Javier de Lucas arbeitet seit 2004 im Institut für Menschenrechte der Universität von Valencia. Er ist Professor für Rechts- und politische Philosophie mit Schwerpunkt auf Fragestellungen im Zusammenhang mit Menschenrechten, Migrationspolitik, Multikulturalität und Demokratie.

Als er im Dezember 2015 an der Buchmesse von Guadalajara in Mexiko eingeladen war, sein neustes Buch El mediterráneo: el naufragio de Europa [Das Mittelmeer: Der Schiffbruch Europas] vorzustellen, gab Javier de Lucas an der Nationalen Autonomen Universität von Mexiko zudem ein Seminar über Migrationspolitik. Amarela Varela, Forscherin und Professorin, Aktivistin und meine gute Freundin, hatte ihn zum Seminar eingeladen.

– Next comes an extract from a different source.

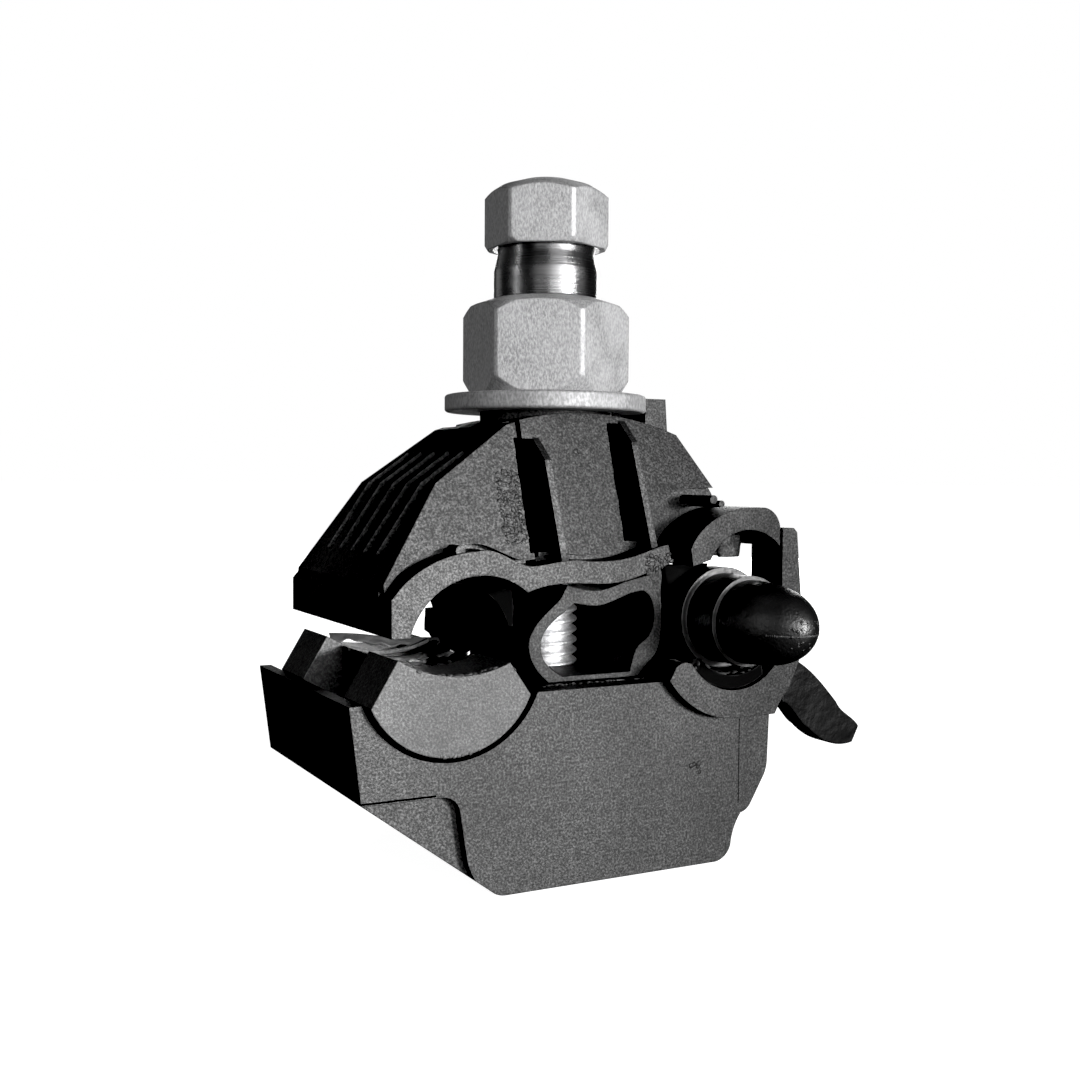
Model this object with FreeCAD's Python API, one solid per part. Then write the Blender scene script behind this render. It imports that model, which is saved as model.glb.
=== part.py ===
import FreeCAD, Part
import math
import os

# Insulation piercing connector with its jaws open. All sizes are in millimetres.
# X runs across the two cable grooves, Y runs along the cables, Z runs up the clamping bolt.
# The origin is where the bolt axis meets the flat underside of the lower body.

# Clamping bolt, head down in the lower body
bolt_radius = 4.0
bolt_top = 63.5
bolt_head_across_flats = 13.0
bolt_head_height = 5.3
bolt_head_chamfer = 0.6
bolt_end_chamfer = 0.9
head_pocket_play = 0.2
bolt_hole_radius = bolt_radius + 0.4
thread_play = 0.08

# Flat washer
washer_radius = 12.0
washer_hole_radius = bolt_radius + 0.3
washer_thickness = 2.0
washer_edge_round = 0.35
washer_face_play = 0.1

# Shear nut: clamping hexagon, neck that breaks at the set torque, driving hexagon
nut_corner_angle = 27.0
hex_corner_trim = 0.14
lower_hex_across_flats = 17.4
lower_hex_height = 11.2
lower_hex_foot_radius = lower_hex_across_flats / 2 + 0.2
lower_hex_foot_height = 1.7
lower_hex_corner_drop = 2.0
lower_hex_crown_drop = 0.9
neck_radius = 6.2
neck_height = 5.9
shear_groove_depth = 0.45
shear_groove_height = 2.6
upper_hex_across_flats = 13.0
upper_hex_height = 8.0
upper_hex_foot_radius = upper_hex_across_flats / 2 + 0.5
upper_hex_foot_height = 0.6
upper_hex_crown_radius = 3.2
upper_hex_crown_height = 1.9
blind_bore_roof = 4.6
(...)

Bei dieser Gelegenheit führten Amarala Varela, Javier de Lucas und ich das folgende Gespräch über Migrations- und Flüchtlingspolitik, Widerstandsformen gegen staatliche Gewalt und die Veränderungen der globalen Landschaft nach den Attentaten von Paris.

Flüchtlingskrise?

  1. Javier, was möchtest du, in kurze Worte gefasst, mit deinem Buch erreichen?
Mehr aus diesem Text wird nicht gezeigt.